Clássicos exemplos: em elevadores, não espere permissão para sair antes de que hordas de jovens já se joguem para dentro; em recintos públicos, hotéis restaurantes, mesmo em caminhadas pelas ruas, só espere bons dia, tarde e noite, sorrisos de simpatia, de pessoas idosas. Jovens passam, invariavelmente, olhos fixos no celular e fones nos ouvidos.

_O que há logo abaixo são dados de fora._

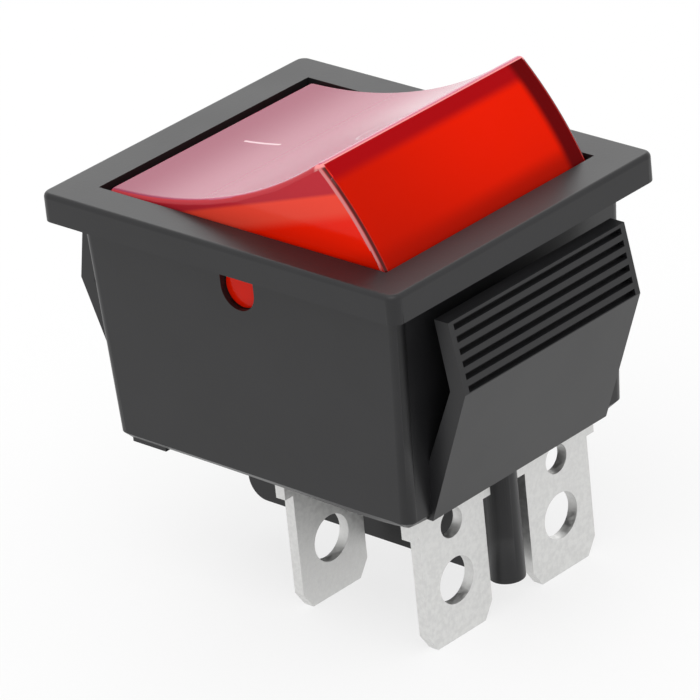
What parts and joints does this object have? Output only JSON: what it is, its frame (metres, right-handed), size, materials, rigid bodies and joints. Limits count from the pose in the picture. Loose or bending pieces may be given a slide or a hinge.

Façam bom proveito do que aí virá. Estou leve e na finitude. Fiz o necessário. Inté.

Rui Daher

Rui Daher - administrador, consultor em desenvolvimento agrícola e escritor

1 Comentário
  1. Caro Rui
    Sem dúvida os tempos mudaram, não consigo ouvir o Safadão, e as Safadinhas não me excitam com seus movimentos ultra mega sei lá o que. Não que não sejam bonitas, mas a cena como um todo e principalmente música de fundo não me agrada pois parece sempre a mesma. Parece também que está tudo fora do lugar. Com certeza aqueles movimentos em outro lugar me agradariam muito. As letras continuam falando de amores correspondidos ou não e das tristezas e alegrias das pessoas, mas acho que existem formas mais bonitas e mais fortes e profundas de se falar destas mesmas coisas. Quando criança eu gostava de escutar a mesma história, lendo e relendo ou escutando e escutando elas iam a cada dia ficando diferentes, ganhando novos significados. Mas hoje em dia de algum modo o encanto se perdeu nesta repetição. E os astros de hoje me parecem meteoritos, se queimam e se consomem na velocidade da mídia, e desaparecem sem sequer terem tido tempo de melhorar.